Die Gärtnerei Sannmann vermarktet ihre Erzeugnisse online (www.sannmann.com) und über den Hofladen in der Ochsenwerder Landstraße 153, wo es neben den leckeren Tomaten auch Bio-Pflanzen für Hobbygärtner gibt, sowie Fleisch, Eier, Milch und Brot. Am 25. Juli wird auf dem Hof das beliebte Tomatenfest gefeiert, bei dem selbst gepflückt werden darf.

Auch Jörn Meyer hat sich Gedanken über seinen Tomatenanbau gemacht, als er den Hof vom Vater übernahm. Der hatte sich auch schon bemüht, möglichst wenig Chemie einzusetzen. Wie Sannmann benutzt Meyer Hummeln zur Bestäubung der Pflanzen und bekämpft Schädlinge mit Nützlingen: Er setzt Raubmilben gegen Spinnmilben ein und Schlupfwespen gegen die Weiße Fliege.

Meyers Programm ist farbenfroh: Bei ihm gibt es die mahagonifarbene Japanese Black Trifle, die gelbe Plum Lemon, die rosa Ukrainische Birne, die braun-gelb-orange marmorierte Ananas Schwarz, die weiß-pink gestreifte Big White Pink, die rosarote Schlesische Himbeere, die dunkelbraune Noire de Crimée und die cremefarbene Great White - um nur einige zu nennen. Unter www.tomatenmitgeschmack.de sind sie als Pflanzen zu bestellen oder als Saatgut.

Anfang Juli werden die frisch geernteten Früchte, meist in Mischungen, verschickt. Auch auf manchen Wochenmärkten findet man Meyers Tomaten und in Hamburgs Spitzengastronomie. Thomas Martin vom "Louis C. Jacob" wartet schon auf die neue Ernte, um weiße Tomatenmousse, grünen Chutney oder ein Carpaccio von der Ochsenherztomate, einer der besten Sorten, seinen Gästen auf die Teller zu komponieren. "Es gibt Tausende von Sorten", sagte Meyer. "Ich habe mir ein paar interessante herausgesucht." Bei seiner Anbauweise sei der Ertrag nicht gerade übermäßig, "aber dafür macht es Spaß." Wenn keine Tomaten reif sind, also zwischen Oktober und Juni, baut er Kartoffeln, Kohlrabi, Blumenkohl und Kürbisse an.

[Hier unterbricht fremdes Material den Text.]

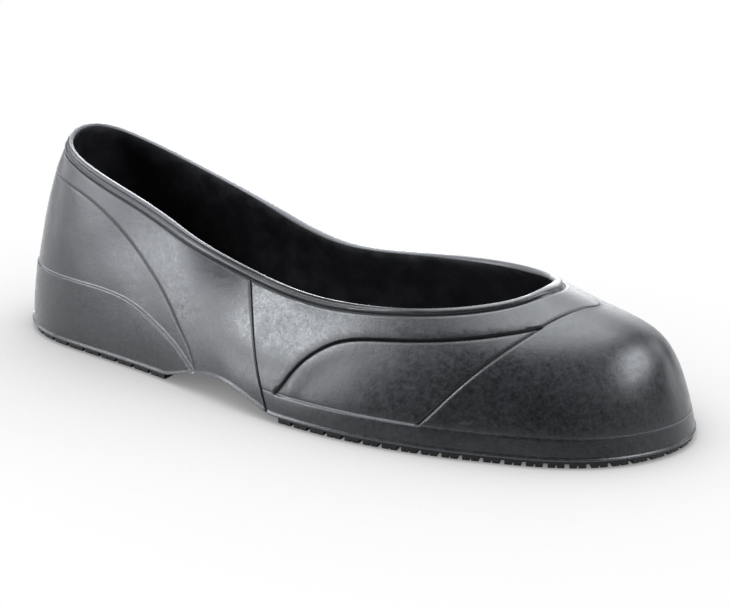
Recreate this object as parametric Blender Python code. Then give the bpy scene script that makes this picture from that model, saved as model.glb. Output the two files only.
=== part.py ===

Die Tomate hat Europa den Azteken und Mayas zu verdanken. Das Nachtschattengewächs ist erst seit etwa 1900 in Deutschland als essbar bekannt. Vorher galt es als Zierpflanze. Die meisten Tomaten baut mit 31 Millionen Tonnen China an, in Europa Italien mit 7 Millionen. Holland bringt es nur auf 0,6 Millionen Tonnen "schnittfestes Wasser", wie böse Zungen lästern, aber dafür liegt es in der Ertrag-pro-Hektar-Statistik mit 500 Tonnen an der Spitze.

Um solche Zahlen kümmert sich die Bio-Gärtnerei Rohde bei Rostock nicht. Sie verkauft ihre schönen alten Tomatensorten an Sterne-Koch Tillmann Hahn vom "Butt" in Hohe Düne. Der füllt sie und backt sie im Ofen, paniert Scheiben und brät sie in der Pfanne oder schnibbelt die bunten in einen Salat mit kalt gepresstem Rapsöl und Balsamico. Wer mag angesichts solcher Genüsse noch seine Tomaten im Supermarkt kaufen?